#137 En fait, on serait complètement à côté de la plaque !
Et aussi Lego, la consommation dans le vin, la ménopause, l'intrapreneuriat etc.
Chères lectrices, chers lecteurs,
Bienvenue dans cette 137e missive !
Que faites-vous le 5 octobre à 16h45 ? Personnellement, je serai en train d’animer une table ronde passionnante sur la société à mission à Bpifrance Inno Génération. On a fait le call de préparation et ce sera super inspirant avec beaucoup de bonnes pratiques et d’anecdotes intéressantes !
Il est encore possible. L’inscription à BIG est gratuite en présentiel et en distanciel. La session est certes complète, mais si vous venez sur place, je suis sur qu’il y aura des désistements. Si vous êtes à distance, pas de souci non plus, connectez-vous au début de la session sur le site pour avoir accès à la retransmission. Faites-moi signe, par réponse d’email, si vous comptez être présents. Ca me fera très plaisir d’échanger avec vous.
Passons au sommaire :
💭 Edito : en fait, mettre de l’humain dans l’entreprise, c’est faire fausse route… ah bon ?

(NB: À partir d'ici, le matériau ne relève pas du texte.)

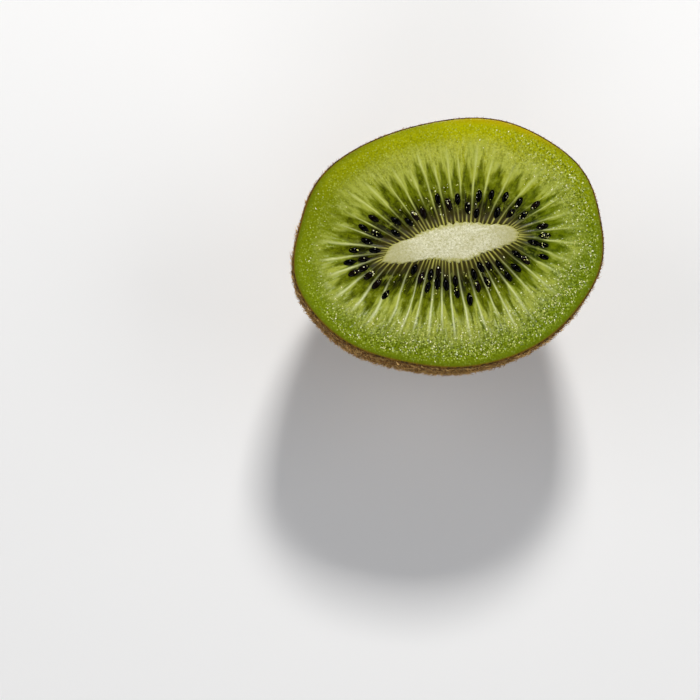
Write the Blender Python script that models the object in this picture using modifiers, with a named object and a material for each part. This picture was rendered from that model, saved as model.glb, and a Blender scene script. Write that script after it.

😯 Lego renonce à faire aux matières recyclées… pour de bonnes raisons
😥 Pour les producteurs d’alcool, la consommation est tabou et pourtant certains veulent en parler
📣 La ménopause, un sujet d’entreprise ?
🤔 L’intrapreneuriat fait face à de plus en plus de difficultés
🧠 Un peu plus de jus de crâne avec l’entreprise fraternelle, le café, les pénuries d’eau et les reconditionneurs
🎧 Mon son de la semaine : Talamanca - BURNS
Bonne lecture à picorer ou à dévorer !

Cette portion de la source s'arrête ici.